Jean-Philippe Cazier, Europe Odyssée, éditions LansKine

Un chant, une mélopée plutôt pour tous ceux à qui on a enlevé la parole, les migrants, les voyageurs obligés, « les partis de chez eux », hier ou aujourd’hui… Un chant qui égraine le nom des pays et des morts, le nom des espérances aussi. Un chant qui tape, cogne et griffe le lecteur. Si le titre emprunte à Homère, on ne quitte pas « son » Ithaque pour aller faire la guerre, mais pour la fuir. Et c’est une autre guerre qui surgit alors, contre le froid, la crasse, la mort, la folie, pas de mots pour dire tout cela, alors Jean-Philippe Cazier les fait surgir de diverses bouches, sans chronologie, sans hiérarchie des souffrances dans une langue tenue, précise, prenante.
Ulysse, lui, plus mort que vif est retourné chez lui : on l’attendait ! Heureux personnage que l’aède inventa…
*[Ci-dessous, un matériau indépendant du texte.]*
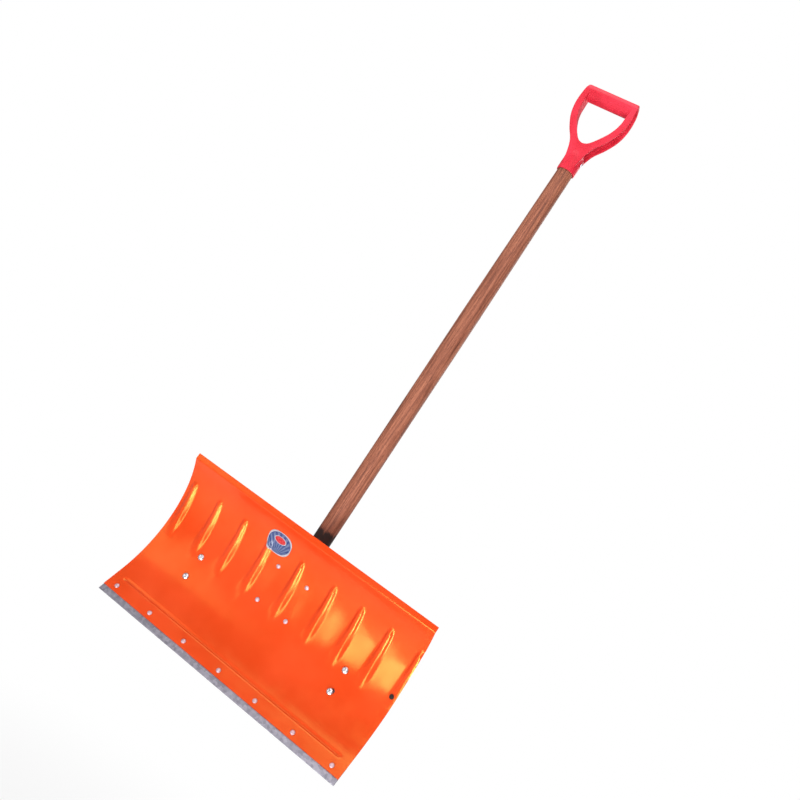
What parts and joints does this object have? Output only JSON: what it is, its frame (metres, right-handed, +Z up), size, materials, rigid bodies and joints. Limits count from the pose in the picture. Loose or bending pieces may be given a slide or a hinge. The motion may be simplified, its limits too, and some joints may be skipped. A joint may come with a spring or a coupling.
{
  "type": "snow shovel",
  "caption": "Snow shovel with a wide curved ribbed steel blade, riveted wear strip, rear clamp and rod braces, straight wooden handle and moulded D-grip.",
  "frame": {"origin": "underside of the grip bar, on the handle's axis, where the shovel hangs on a hook", "axes": "+Z up along the handle towards the grip; -Y the way the blade's concave face looks; +X to the right seen from the concave side"},
  "size_m": [0.6, 0.1319, 1.4256],
  "materials": {
    "orange_paint": "glossy orange enamel on pressed sheet steel",
    "galvanised": "galvanised steel, slightly dull and scuffed",
    "zinc": "bright zinc plating",
    "black_paint": "satin black paint over steel",
    "wood": "reddish brown stained hardwood, satin varnish",
    "red_plastic": "moulded red plastic, satin",
    "black_plastic": "black plastic, satin",
    "label": "printed film, glossy"
  },
  "bodies": {
    "root": {"blade_sheet": "orange_paint", "wear_strip": "galvanised", "edge_rivet_1": "zinc", "edge_rivet_2": "zinc", "edge_rivet_3": "zinc", "edge_rivet_4": "zinc", "edge_rivet_5": "zinc", "edge_rivet_6": "zinc", "edge_rivet_7": "zinc", "handle_clamp": "black_paint", "clamp_rivet_1": "zinc", "clamp_rivet_2": "zinc", "clamp_rivet_3": "zinc", "clamp_rivet_4": "zinc", "clamp_screw_1": "zinc", "clamp_screw_2": "zinc", "left_brace": "black_paint", "right_brace": "black_paint", "brace_bolt_1": "zinc", "brace_washer_1": "zinc", "brace_nut_1": "zinc", "brace_bolt_2": "zinc", "brace_washer_2": "zinc", "brace_nut_2": "zinc", "brace_bolt_3": "zinc", "brace_washer_3": "zinc", "brace_nut_3": "zinc", "brace_bolt_4": "zinc", "brace_washer_4": "zinc", "brace_nut_4": "zinc", "cross_bolt": "zinc", "cross_washer_left": "zinc", "cross_washer_right": "zinc", "cross_nut": "zinc", "wooden_handle": "wood", "d_grip": "red_plastic", "grip_screw": "zinc", "hole_plug": "black_plastic", "label": "label"}
  },
  "joints": []
}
            les hommes disparaissent on ne sait pas où
            ils marchent le long de la route
            c’est la nuit le ciel est bleu
            nos yeux sont comme la nuit
            nos yeux sont comme les nuages
            nous regardons le monde nous regardons la mer
            il y a du vent la mer est noire à l’intérieur de nos yeux fermés
            nous fuyons la mort et le mal
            et notre moyen de fuir est la mort et le mal
            pourrons-nous vivre ainsi ?
            la lumière de la lune entre et fait un large rectangle
            de chaque coté du rectangle de lumière
            des ombres sont groupées quelques taches troubles de visages,
            des mains apparaissent et s’effacent […]
            le fond du wagon est complètement noir

Thomas Suel à l’écriture et à la voix de : Tandis qu’une petite fille, Flora Bellouin ; aux dessins, le recueil est accompagné d’un CD dans lequel on découvre aussi la musique de Benjamin Collier. Le tout est estampillé : « fabriqué à La Marge » !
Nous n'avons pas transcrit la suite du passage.